*** DATA EXCERPT ***
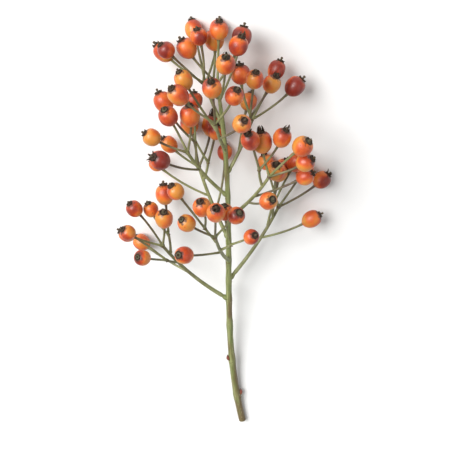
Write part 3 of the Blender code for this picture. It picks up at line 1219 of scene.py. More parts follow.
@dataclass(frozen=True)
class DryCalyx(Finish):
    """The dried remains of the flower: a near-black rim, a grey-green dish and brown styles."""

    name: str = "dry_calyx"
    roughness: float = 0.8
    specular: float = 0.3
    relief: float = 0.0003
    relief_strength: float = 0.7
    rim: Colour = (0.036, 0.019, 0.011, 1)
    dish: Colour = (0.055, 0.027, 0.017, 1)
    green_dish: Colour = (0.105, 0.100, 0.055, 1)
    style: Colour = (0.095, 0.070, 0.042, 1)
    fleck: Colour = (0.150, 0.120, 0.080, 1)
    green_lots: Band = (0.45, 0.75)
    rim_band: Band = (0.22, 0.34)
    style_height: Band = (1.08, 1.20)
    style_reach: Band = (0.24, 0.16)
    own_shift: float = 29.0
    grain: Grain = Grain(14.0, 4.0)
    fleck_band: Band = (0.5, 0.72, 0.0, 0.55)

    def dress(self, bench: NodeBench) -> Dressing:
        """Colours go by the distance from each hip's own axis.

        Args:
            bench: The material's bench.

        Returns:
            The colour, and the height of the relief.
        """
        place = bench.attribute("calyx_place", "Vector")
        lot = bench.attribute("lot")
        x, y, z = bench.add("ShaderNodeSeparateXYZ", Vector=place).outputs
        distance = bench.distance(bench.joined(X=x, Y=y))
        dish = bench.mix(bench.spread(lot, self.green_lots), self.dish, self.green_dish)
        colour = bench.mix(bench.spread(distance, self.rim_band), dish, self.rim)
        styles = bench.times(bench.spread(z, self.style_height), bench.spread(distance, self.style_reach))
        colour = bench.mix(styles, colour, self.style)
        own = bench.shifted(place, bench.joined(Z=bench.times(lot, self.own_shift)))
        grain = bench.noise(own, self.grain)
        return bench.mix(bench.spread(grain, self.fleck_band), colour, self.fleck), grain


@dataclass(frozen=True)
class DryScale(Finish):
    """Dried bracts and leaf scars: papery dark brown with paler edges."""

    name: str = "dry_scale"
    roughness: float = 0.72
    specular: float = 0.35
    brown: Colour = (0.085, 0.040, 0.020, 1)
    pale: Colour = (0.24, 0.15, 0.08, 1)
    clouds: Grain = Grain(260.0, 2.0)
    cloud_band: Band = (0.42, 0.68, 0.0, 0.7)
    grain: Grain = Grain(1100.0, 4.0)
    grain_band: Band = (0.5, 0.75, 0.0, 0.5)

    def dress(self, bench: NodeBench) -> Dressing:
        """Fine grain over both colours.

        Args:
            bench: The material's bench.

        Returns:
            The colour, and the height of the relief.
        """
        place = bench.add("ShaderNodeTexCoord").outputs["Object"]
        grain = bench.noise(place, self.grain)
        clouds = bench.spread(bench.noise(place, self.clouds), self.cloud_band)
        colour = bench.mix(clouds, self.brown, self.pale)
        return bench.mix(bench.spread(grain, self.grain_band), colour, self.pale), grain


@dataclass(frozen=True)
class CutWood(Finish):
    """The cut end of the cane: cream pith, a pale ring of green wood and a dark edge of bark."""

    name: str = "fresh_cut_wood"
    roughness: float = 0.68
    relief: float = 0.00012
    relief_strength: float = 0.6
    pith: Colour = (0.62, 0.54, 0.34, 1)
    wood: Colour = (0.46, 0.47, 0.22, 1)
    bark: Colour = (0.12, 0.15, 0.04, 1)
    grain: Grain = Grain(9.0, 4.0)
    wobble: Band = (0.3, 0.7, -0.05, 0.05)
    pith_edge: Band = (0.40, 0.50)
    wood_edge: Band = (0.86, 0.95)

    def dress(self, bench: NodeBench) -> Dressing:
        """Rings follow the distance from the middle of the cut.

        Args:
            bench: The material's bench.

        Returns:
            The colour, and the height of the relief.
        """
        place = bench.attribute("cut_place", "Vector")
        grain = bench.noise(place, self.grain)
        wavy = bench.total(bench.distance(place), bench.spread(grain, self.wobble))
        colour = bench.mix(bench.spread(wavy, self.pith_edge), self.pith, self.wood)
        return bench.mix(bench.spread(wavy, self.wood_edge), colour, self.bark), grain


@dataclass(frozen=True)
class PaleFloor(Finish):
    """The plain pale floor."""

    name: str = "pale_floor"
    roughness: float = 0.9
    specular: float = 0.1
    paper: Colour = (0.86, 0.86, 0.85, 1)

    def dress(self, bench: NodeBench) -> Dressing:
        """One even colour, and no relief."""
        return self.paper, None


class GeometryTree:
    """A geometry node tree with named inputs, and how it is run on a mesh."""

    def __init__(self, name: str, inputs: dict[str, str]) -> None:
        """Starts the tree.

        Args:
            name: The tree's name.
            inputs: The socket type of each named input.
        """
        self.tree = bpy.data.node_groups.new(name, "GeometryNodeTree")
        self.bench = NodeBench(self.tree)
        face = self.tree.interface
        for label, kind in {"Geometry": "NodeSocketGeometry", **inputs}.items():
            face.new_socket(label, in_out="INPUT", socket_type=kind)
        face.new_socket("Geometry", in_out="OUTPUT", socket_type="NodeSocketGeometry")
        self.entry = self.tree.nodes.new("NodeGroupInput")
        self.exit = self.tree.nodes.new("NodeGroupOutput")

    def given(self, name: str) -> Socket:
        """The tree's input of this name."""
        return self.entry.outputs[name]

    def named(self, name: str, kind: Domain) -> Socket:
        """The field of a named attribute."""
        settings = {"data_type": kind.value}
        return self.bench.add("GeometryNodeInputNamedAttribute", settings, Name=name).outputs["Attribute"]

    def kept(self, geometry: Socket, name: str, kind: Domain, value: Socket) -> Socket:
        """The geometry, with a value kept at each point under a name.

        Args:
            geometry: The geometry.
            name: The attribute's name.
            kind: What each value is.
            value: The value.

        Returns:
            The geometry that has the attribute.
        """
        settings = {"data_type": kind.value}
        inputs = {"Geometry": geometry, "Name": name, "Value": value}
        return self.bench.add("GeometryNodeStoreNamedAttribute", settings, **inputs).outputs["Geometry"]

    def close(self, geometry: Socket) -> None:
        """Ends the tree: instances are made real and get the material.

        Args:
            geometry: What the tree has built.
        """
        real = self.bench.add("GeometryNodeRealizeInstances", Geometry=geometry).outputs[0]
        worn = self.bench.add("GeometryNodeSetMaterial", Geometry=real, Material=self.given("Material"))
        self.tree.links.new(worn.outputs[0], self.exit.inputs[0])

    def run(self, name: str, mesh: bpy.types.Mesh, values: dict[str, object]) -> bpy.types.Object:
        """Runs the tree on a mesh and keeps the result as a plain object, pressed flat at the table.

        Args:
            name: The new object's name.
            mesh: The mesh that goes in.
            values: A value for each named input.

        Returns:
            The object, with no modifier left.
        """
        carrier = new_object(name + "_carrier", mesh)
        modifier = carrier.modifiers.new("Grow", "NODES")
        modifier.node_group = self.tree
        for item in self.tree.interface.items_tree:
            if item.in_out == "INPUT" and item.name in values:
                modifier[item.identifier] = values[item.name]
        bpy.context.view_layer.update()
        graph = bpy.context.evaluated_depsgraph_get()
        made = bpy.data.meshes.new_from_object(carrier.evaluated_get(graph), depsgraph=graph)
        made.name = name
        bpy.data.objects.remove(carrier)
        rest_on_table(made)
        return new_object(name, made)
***
TASK BRIEF:
Give back the listing exactly, please, from its first line to the line containing "dried remains of", inclusive, and nothing past that line.

CORRECT ANSWER:
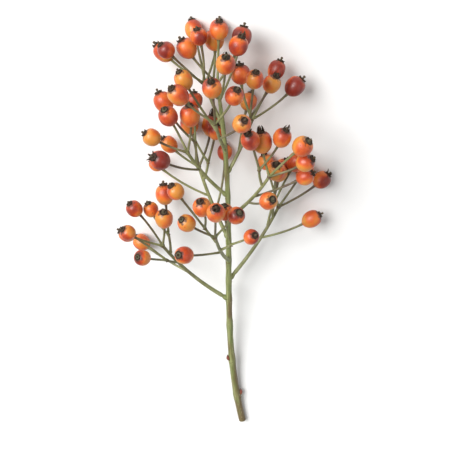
Write part 3 of the Blender code for this picture. It picks up at line 1219 of scene.py. More parts follow.
@dataclass(frozen=True)
class DryCalyx(Finish):
    """The dried remains of the flower: a near-black rim, a grey-green dish and brown styles."""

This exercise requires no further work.